Perhaps most poignant is the book’s ending: Hester imagines offering the manuscript of Twice Born to her father, the one gesture that might bridge their silence. An act of love rendered through craft, it acknowledges that some distances can only be crossed on the page. As Hester reflects, all lives are mysteries too sacred to be solved, mysteries to be regarded with awe.
Praise For Twice Born
‘[A] deeply moving book . . . Blurring the lines between life and death, fiction and reality, Twice Born is, ultimately, neither Justin Kaplan’s biography nor Hester Kaplan’s autobiography but both things creatively meshed . . . Twice Born splendidly delivers what Hester at the beginning of her quest said she was looking for—something that would, at long last, ‘unburden’ both her father and herself.’
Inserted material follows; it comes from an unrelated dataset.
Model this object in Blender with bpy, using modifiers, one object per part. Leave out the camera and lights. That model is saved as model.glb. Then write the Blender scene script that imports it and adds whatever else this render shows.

—Christoph Irmscher, On the Seawall
‘Tenderly composed, and when it peeks into the larger world, smartly observed.’
—John Summers, Cambridge Day
‘Formally and emotionally complicated . . . Hester becomes a biographer of her biographer father, hoping to feel how it felt for him to live his life by reading what he wrote of other, more famous lives.’
—Anthony Domestico, Commonweal
‘Lovely and tender . . . The child of a writer has much to write about—Hester Kaplan does so with gleaming insights into her father’s rhythms.’ —Sam Franzini, Jewish Book Council
‘[An] affecting memoir.’
—Sophia Stewart, The Millions
‘[An] affecting memoir . . . Melancholy and meticulously written, this excavation of a literary lineage isn’t easy to forget.’
—Publishers Weekly
‘Written in a rich, evocative language . . . A daughter’s searching memoir, reflecting on the perils and promises of biography and the art of reading the self.’
—Kirkus Reviews
‘Hester Kaplan does with memoir what her acclaimed father Justin did with biography—finds the right subject, makes it new, and teaches us how to write with great compassion and grace.’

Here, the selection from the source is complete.